I believe the conclusion of this biography speaks for itself. After noting that Calvin looked forward to conversing with Luther in heaven, Selderhuis writes:
In contrast to many later Calvinists, at any rate, Calvin himself has no doubt as to whether or not we would recognize one another in heaven. This would indeed be nice. If I am to end up there myself, there are some things that I would really like to talk to him about. (259 – italics added)
It is with good reason that the German translation of this book was entitled, Johannes Calvin: Mensch zwischen Zuversicht und Zweifel (John Calvin: Man between Confidence and Doubt). Unfortunately, at least in Selderhuis’ portrayal, zweifel often overcame zuversicht.
For all of that, the book is worthwhile. It has, for instance, helpful insights into why Reformed churches do certain things like home visits.

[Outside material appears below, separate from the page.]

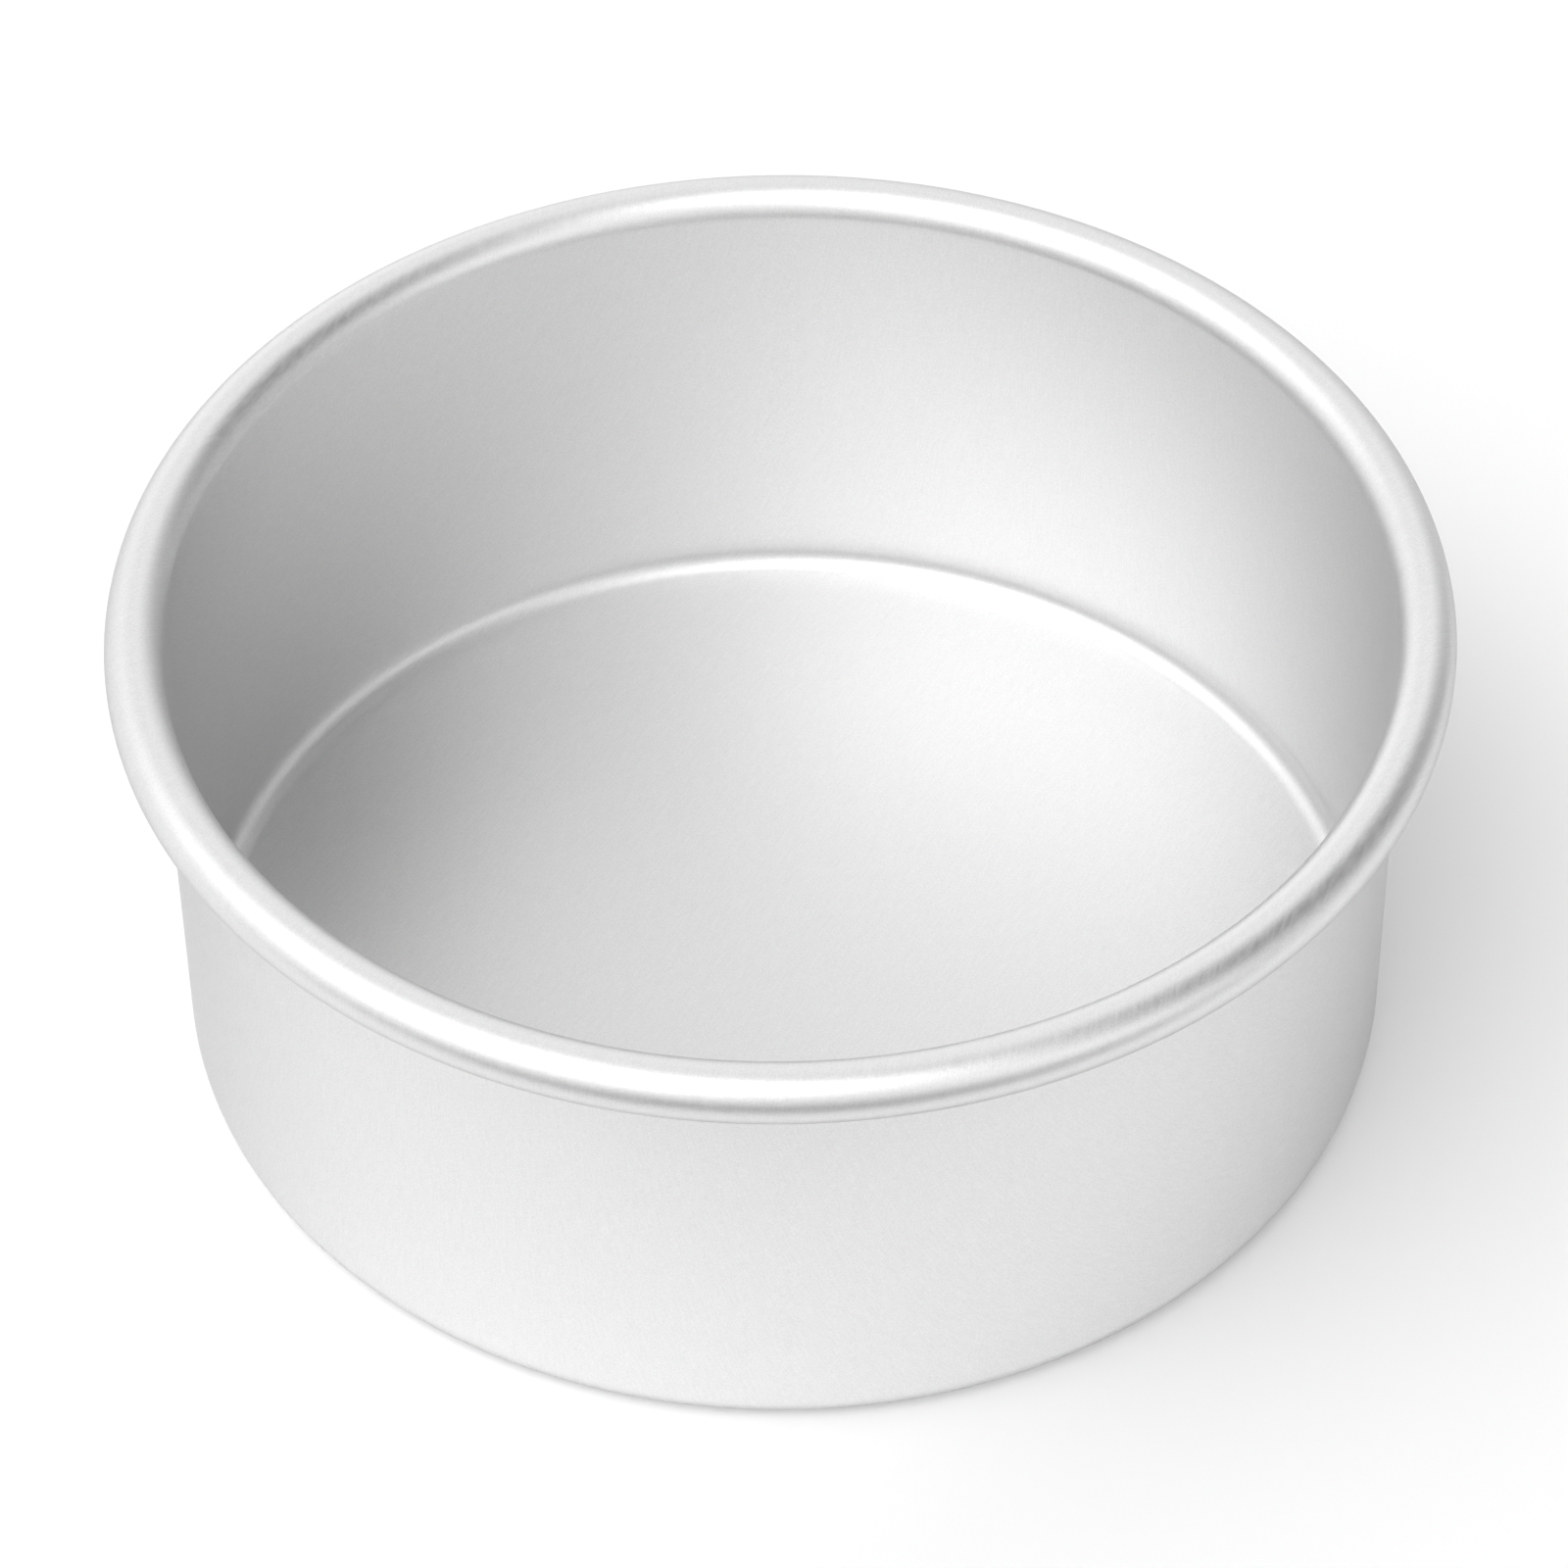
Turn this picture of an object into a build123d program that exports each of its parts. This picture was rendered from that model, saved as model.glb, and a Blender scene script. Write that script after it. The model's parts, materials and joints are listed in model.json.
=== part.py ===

Above all, it’s certainly highly readable — probably at least some of that can be attributed to the translator. In the final analysis, however, this is not a volume that I would recommend to someone if I wanted them to have a positive picture of the Reformed faith from the perspective of the one credited as being one of its pre-eminent fathers.
Thanks for the review, Wes. I have not read the book, but I must say I appreciate your independence. Also, the conclusion you quoted is chilling.